GOAL OF THE EXERCISE: All of the data must be printed exactly; please include every line.

DATASET SECTION:

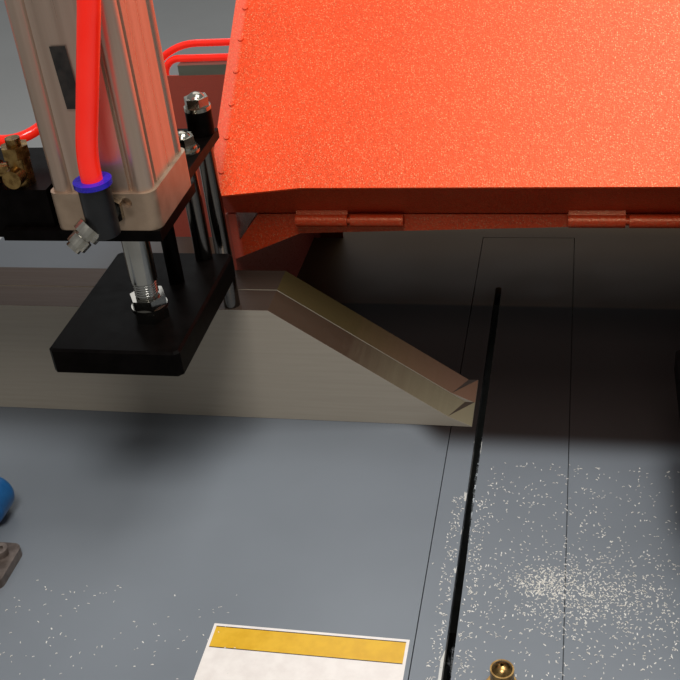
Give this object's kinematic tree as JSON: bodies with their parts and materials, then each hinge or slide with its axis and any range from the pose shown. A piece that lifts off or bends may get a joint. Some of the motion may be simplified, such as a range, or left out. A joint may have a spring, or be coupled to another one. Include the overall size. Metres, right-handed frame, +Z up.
{
  "type": "aluminum profile cutting machine",
  "caption": "Upstroke saw for aluminium profiles: cabinet with grooved table, sloping fences, hinged red hood and pneumatic clamps over the blade slot.",
  "frame": {"origin": "centre of the anchor hole rectangle, on the floor under the levelling feet", "axes": "+X along the fence to the right, +Y from the operator to the back, +Z up"},
  "size_m": [1.26, 0.845, 1.577],
  "materials": {
    "frame_paint": "satin powder paint",
    "panel_paint": "satin powder paint",
    "hood_paint": "gloss enamel paint",
    "table_steel": "ground and worn",
    "fence_aluminium": "worn, dull",
    "rail_aluminium": "plain extruded",
    "cap_aluminium": "anodised",
    "black_steel": "blackened",
    "bright_steel": "hard chromed",
    "zinc_steel": "zinc plated",
    "saw_steel": "ground",
    "grey_iron": "as cast, painted",
    "brass": "bright",
    "black_plastic": "moulded",
    "blue_plastic": "moulded",
    "red_plastic": "moulded",
    "green_plastic": "moulded",
    "red_tube": "extruded, translucent look",
    "black_rubber": "moulded",
    "blue_rubber": "moulded"
  },
  "bodies": {
    "machine": {"base_frame": "frame_paint", "levelling_feet": "zinc_steel", "side_panels": "panel_paint", "rear_panel": "panel_paint", "dust_spigot": "zinc_steel", "front_panels": "panel_paint", "base_pan": "zinc_steel", "table_plate": "table_steel", "table_insert": "table_steel", "fence_left": "fence_aluminium", "fence_right": "fence_aluminium", "hood_beam": "hood_paint", "hood_box_walls": "hood_paint", "hinge_fixed": "hood_paint", "clamp_brackets": "black_steel", "clamp_posts": "zinc_steel", "acorn_nuts": "zinc_steel", "cylinder_caps": "cap_aluminium", "cylinder_barrels": "cap_aluminium", "air_elbows": "black_plastic", "release_rings": "blue_plastic", "needle_knobs": "zinc_steel", "valve_blocks": "cap_aluminium", "tube_fittings": "black_plastic", "brass_fittings": "brass", "air_tubes_large": "red_tube", "air_tubes_small": "red_tube", "rear_rail": "rail_aluminium", "front_clamp_bracket": "zinc_steel", "front_clamp_cylinder": "cap_aluminium", "door_hinge_fixed": "zinc_steel", "control_box": "frame_paint", "button_bezels": "bright_steel", "guide_columns": "bright_steel", "lift_cylinder": "cap_aluminium"},
    "hood": {"hood_top": "hood_paint", "hood_lip": "hood_paint", "hood_walls": "hood_paint", "hinge_moving": "hood_paint"},
    "left_clamp": {"clamp_rod_left": "bright_steel", "clamp_foot_left": "black_steel"},
    "right_clamp": {"clamp_rod_right": "bright_steel", "clamp_foot_right": "black_steel"},
    "front_clamp": {"front_rod": "bright_steel", "front_pad": "blue_rubber"},
    "saw_head": {"carriage": "grey_iron", "lift_rod": "bright_steel", "motor": "grey_iron", "drive_belt": "black_rubber"},
    "blade_arbor": {"saw_blade": "saw_steel", "saw_spindle": "saw_steel"},
    "motor_shaft": {"motor_rotor": "saw_steel"},
    "door": {"door_panel": "panel_paint", "door_hinge_moving": "zinc_steel", "door_handle": "bright_steel"},
    "drawer": {"chip_drawer": "panel_paint", "drawer_handle": "bright_steel"},
    "start": {"start_button": "green_plastic"},
    "stop": {"stop_button": "red_plastic"},
    "emergency": {"emergency_button": "red_plastic"}
  },
  "joints": [
    {"name": "hood_tilt", "type": "hinge", "parent": "machine", "child": "hood", "pos_m": [0, 0.064, 1.0215], "axis": [1, 0, 0], "range_deg": [0, 27]},
    {"name": "left_clamp_slide", "type": "slide", "parent": "machine", "child": "left_clamp", "axis": [0, 0, -1], "range_m": [0, 0.16]},
    {"name": "right_clamp_slide", "type": "slide", "parent": "machine", "child": "right_clamp", "axis": [0, 0, -1], "range_m": [-0.0805, 0.079]},
    {"name": "front_clamp_slide", "type": "slide", "parent": "machine", "child": "front_clamp", "axis": [0, 1, 0], "range_m": [0, 0.1]},
    {"name": "saw_lift", "type": "slide", "parent": "machine", "child": "saw_head", "axis": [0, 0, 1], "range_m": [0, 0.155]},
    {"name": "blade_spin", "type": "hinge", "parent": "saw_head", "child": "blade_arbor", "pos_m": [0, -0.042, 0.58], "axis": [1, 0, 0], "continuous": true},
    {"name": "motor_spin", "type": "hinge", "parent": "saw_head", "child": "motor_shaft", "pos_m": [0.18, -0.042, 0.38], "axis": [1, 0, 0], "continuous": true},
    {"name": "door_swing", "type": "hinge", "parent": "machine", "child": "door", "pos_m": [-0.547, -0.367, 0.48], "axis": [0, 0, -1], "range_deg": [0, 110]},
    {"name": "drawer_slide", "type": "slide", "parent": "machine", "child": "drawer", "axis": [0, -1, 0], "range_m": [0, 0.35]},
    {"name": "start_press", "type": "slide", "parent": "machine", "child": "start", "axis": [0, 1, 0], "range_m": [0, 0.004], "stiffness_N_per_m": 300},
    {"name": "stop_press", "type": "slide", "parent": "machine", "child": "stop", "axis": [0, 1, 0], "range_m": [0, 0.004], "stiffness_N_per_m": 300},
    {"name": "emergency_press", "type": "slide", "parent": "machine", "child": "emergency", "axis": [0, 1, 0], "range_m": [0, 0.004], "stiffness_N_per_m": 600}
  ],
  "couplings": [
    {"joint": "motor_spin", "follows": "blade_spin", "ratio": 0.8889}
  ]
}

ANSWER FOR THIS EXERCISE:
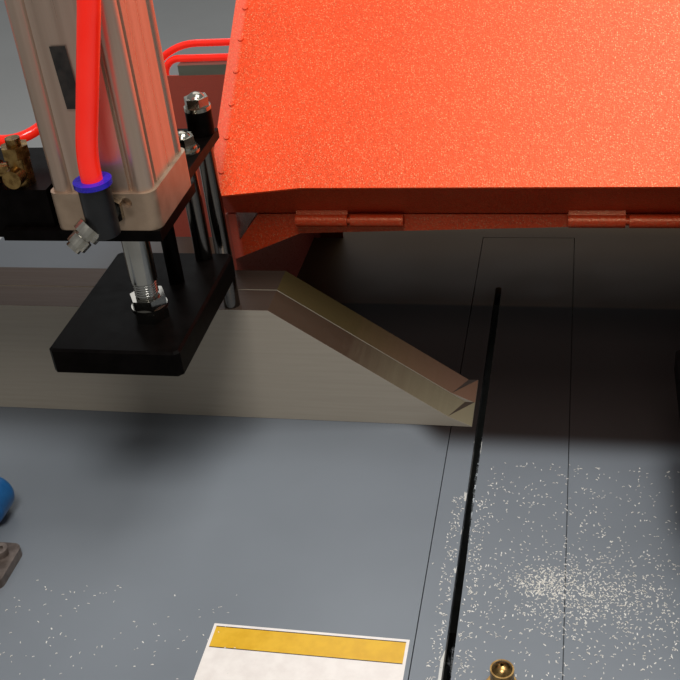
Give this object's kinematic tree as JSON: bodies with their parts and materials, then each hinge or slide with its axis and any range from the pose shown. A piece that lifts off or bends may get a joint. Some of the motion may be simplified, such as a range, or left out. A joint may have a spring, or be coupled to another one. Include the overall size. Metres, right-handed frame, +Z up.
{
  "type": "aluminum profile cutting machine",
  "caption": "Upstroke saw for aluminium profiles: cabinet with grooved table, sloping fences, hinged red hood and pneumatic clamps over the blade slot.",
  "frame": {"origin": "centre of the anchor hole rectangle, on the floor under the levelling feet", "axes": "+X along the fence to the right, +Y from the operator to the back, +Z up"},
  "size_m": [1.26, 0.845, 1.577],
  "materials": {
    "frame_paint": "satin powder paint",
    "panel_paint": "satin powder paint",
    "hood_paint": "gloss enamel paint",
    "table_steel": "ground and worn",
    "fence_aluminium": "worn, dull",
    "rail_aluminium": "plain extruded",
    "cap_aluminium": "anodised",
    "black_steel": "blackened",
    "bright_steel": "hard chromed",
    "zinc_steel": "zinc plated",
    "saw_steel": "ground",
    "grey_iron": "as cast, painted",
    "brass": "bright",
    "black_plastic": "moulded",
    "blue_plastic": "moulded",
    "red_plastic": "moulded",
    "green_plastic": "moulded",
    "red_tube": "extruded, translucent look",
    "black_rubber": "moulded",
    "blue_rubber": "moulded"
  },
  "bodies": {
    "machine": {"base_frame": "frame_paint", "levelling_feet": "zinc_steel", "side_panels": "panel_paint", "rear_panel": "panel_paint", "dust_spigot": "zinc_steel", "front_panels": "panel_paint", "base_pan": "zinc_steel", "table_plate": "table_steel", "table_insert": "table_steel", "fence_left": "fence_aluminium", "fence_right": "fence_aluminium", "hood_beam": "hood_paint", "hood_box_walls": "hood_paint", "hinge_fixed": "hood_paint", "clamp_brackets": "black_steel", "clamp_posts": "zinc_steel", "acorn_nuts": "zinc_steel", "cylinder_caps": "cap_aluminium", "cylinder_barrels": "cap_aluminium", "air_elbows": "black_plastic", "release_rings": "blue_plastic", "needle_knobs": "zinc_steel", "valve_blocks": "cap_aluminium", "tube_fittings": "black_plastic", "brass_fittings": "brass", "air_tubes_large": "red_tube", "air_tubes_small": "red_tube", "rear_rail": "rail_aluminium", "front_clamp_bracket": "zinc_steel", "front_clamp_cylinder": "cap_aluminium", "door_hinge_fixed": "zinc_steel", "control_box": "frame_paint", "button_bezels": "bright_steel", "guide_columns": "bright_steel", "lift_cylinder": "cap_aluminium"},
    "hood": {"hood_top": "hood_paint", "hood_lip": "hood_paint", "hood_walls": "hood_paint", "hinge_moving": "hood_paint"},
    "left_clamp": {"clamp_rod_left": "bright_steel", "clamp_foot_left": "black_steel"},
    "right_clamp": {"clamp_rod_right": "bright_steel", "clamp_foot_right": "black_steel"},
    "front_clamp": {"front_rod": "bright_steel", "front_pad": "blue_rubber"},
    "saw_head": {"carriage": "grey_iron", "lift_rod": "bright_steel", "motor": "grey_iron", "drive_belt": "black_rubber"},
    "blade_arbor": {"saw_blade": "saw_steel", "saw_spindle": "saw_steel"},
    "motor_shaft": {"motor_rotor": "saw_steel"},
    "door": {"door_panel": "panel_paint", "door_hinge_moving": "zinc_steel", "door_handle": "bright_steel"},
    "drawer": {"chip_drawer": "panel_paint", "drawer_handle": "bright_steel"},
    "start": {"start_button": "green_plastic"},
    "stop": {"stop_button": "red_plastic"},
    "emergency": {"emergency_button": "red_plastic"}
  },
  "joints": [
    {"name": "hood_tilt", "type": "hinge", "parent": "machine", "child": "hood", "pos_m": [0, 0.064, 1.0215], "axis": [1, 0, 0], "range_deg": [0, 27]},
    {"name": "left_clamp_slide", "type": "slide", "parent": "machine", "child": "left_clamp", "axis": [0, 0, -1], "range_m": [0, 0.16]},
    {"name": "right_clamp_slide", "type": "slide", "parent": "machine", "child": "right_clamp", "axis": [0, 0, -1], "range_m": [-0.0805, 0.079]},
    {"name": "front_clamp_slide", "type": "slide", "parent": "machine", "child": "front_clamp", "axis": [0, 1, 0], "range_m": [0, 0.1]},
    {"name": "saw_lift", "type": "slide", "parent": "machine", "child": "saw_head", "axis": [0, 0, 1], "range_m": [0, 0.155]},
    {"name": "blade_spin", "type": "hinge", "parent": "saw_head", "child": "blade_arbor", "pos_m": [0, -0.042, 0.58], "axis": [1, 0, 0], "continuous": true},
    {"name": "motor_spin", "type": "hinge", "parent": "saw_head", "child": "motor_shaft", "pos_m": [0.18, -0.042, 0.38], "axis": [1, 0, 0], "continuous": true},
    {"name": "door_swing", "type": "hinge", "parent": "machine", "child": "door", "pos_m": [-0.547, -0.367, 0.48], "axis": [0, 0, -1], "range_deg": [0, 110]},
    {"name": "drawer_slide", "type": "slide", "parent": "machine", "child": "drawer", "axis": [0, -1, 0], "range_m": [0, 0.35]},
    {"name": "start_press", "type": "slide", "parent": "machine", "child": "start", "axis": [0, 1, 0], "range_m": [0, 0.004], "stiffness_N_per_m": 300},
    {"name": "stop_press", "type": "slide", "parent": "machine", "child": "stop", "axis": [0, 1, 0], "range_m": [0, 0.004], "stiffness_N_per_m": 300},
    {"name": "emergency_press", "type": "slide", "parent": "machine", "child": "emergency", "axis": [0, 1, 0], "range_m": [0, 0.004], "stiffness_N_per_m": 600}
  ],
  "couplings": [
    {"joint": "motor_spin", "follows": "blade_spin", "ratio": 0.8889}
  ]
}